Frederick Douglass once offered his understanding of this nation: “A Government founded upon justice, and recognizing the equal rights of all men; claiming no higher authority for its existence, or sanction for its laws, than nature, reason, and the regularly ascertained will of the people; steadily refusing to put its sword and purse in the service of any religious creed or family, is a standing offense to most of the Governments of the world, and to some narrow and bigoted people among ourselves.” These words are no less true a century and a half on.

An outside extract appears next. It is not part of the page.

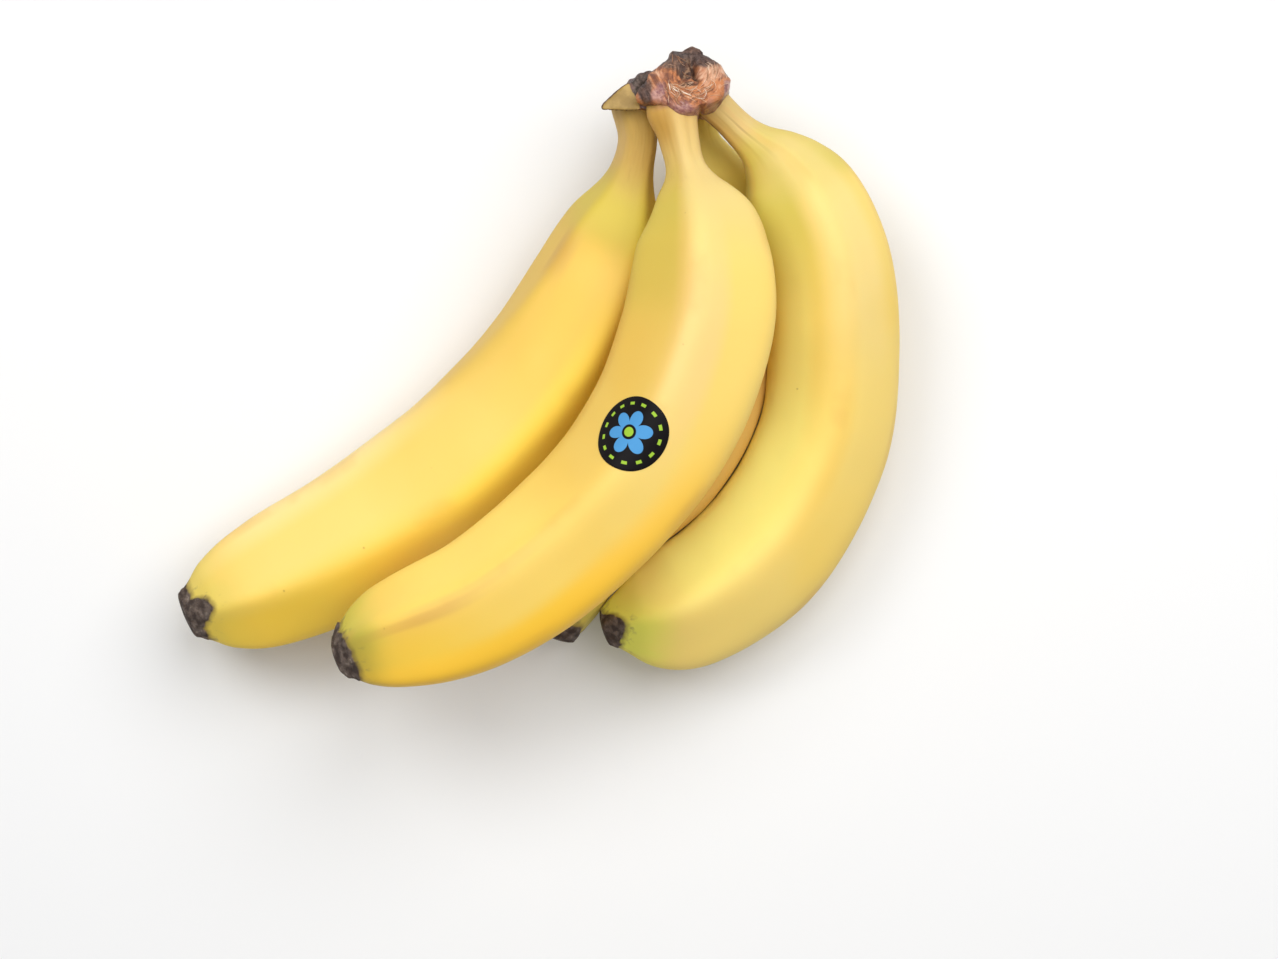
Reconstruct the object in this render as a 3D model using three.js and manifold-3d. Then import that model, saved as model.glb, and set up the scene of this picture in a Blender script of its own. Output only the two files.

 Americans are bound by our past, but even more powerfully, we are bound to one another. A new Americanism would have to honor the striving and sacrifices of Americans whose families have been in the United States for generations, and those who have only just arrived. It would have to honor the sovereignty of native nations. It would have to uphold the aspirations of everyone. In 2011, the Pulitzer Prize–winning journalist Jose Antonio Vargas, an undocumented immigrant, began asking immigrants and the children of immigrants to define “American”: “American”: “I define American as my family,” said one little girl. A nation is that collection of definitions. This America is a community of belonging and commitment, held together by the strength of our ideas and by the force of our disagreements. A nation founded on universal ideas will never stop fighting over the meaning of its past and the direction of the future. That doesn’t mean the past or future is meaningless, or directionless, or that anyone can afford to sit out the fight. The nation, as ever, is the fight.

 In a world made up of nations, there is no more powerful way to fight the forces of prejudice, intolerance, and injustice than by a dedication to equality, citizenship, and equal rights, as guaranteed by a nation of laws. A new Americanism would mean a devotion to equality and liberty, tolerance and inquiry, justice and fairness, along with a commitment to national prosperity inseparable from an unwavering dedication to a sustainable environment the world over. It would require a clear-eyed reckoning with American history, its sorrows no less than its glories. A lie stands on one foot, as Benjamin Franklin liked to say, but a truth stands upon two. A new Americanism would rest on a history that tells the truth, as best it can, about what W.E. B. DuBois called the hideous mistakes, the frightful wrongs, and the great and beautiful things that nations do. It would foster a spirit of citizenship and environmental stewardship and a set of civic ideals, and a love of one another, marked by benevolence and hope and a dedication to community and honesty. Looking both backward and forward, it would know that right wrongs no man.

“The history of the United States at the present time does not seek to answer any significant questions,” Carl Degler told an audience of historians some three decades ago. Degler, like all of us, had his own blind spots. But he did not sit out the struggle. And if people who care about the nation’s past and future and the endurance of liberal democratic nations don’t start asking and answering those sorts of questions, he warned, other people will. They’ll declare America a carnage. They’ll call immigrants “animals” and other countries “shitholes.” They call themselves “nationalists.” They’ll say they can make America great again. Their history will be a fiction. They will say that they alone love this country. They will be wrong.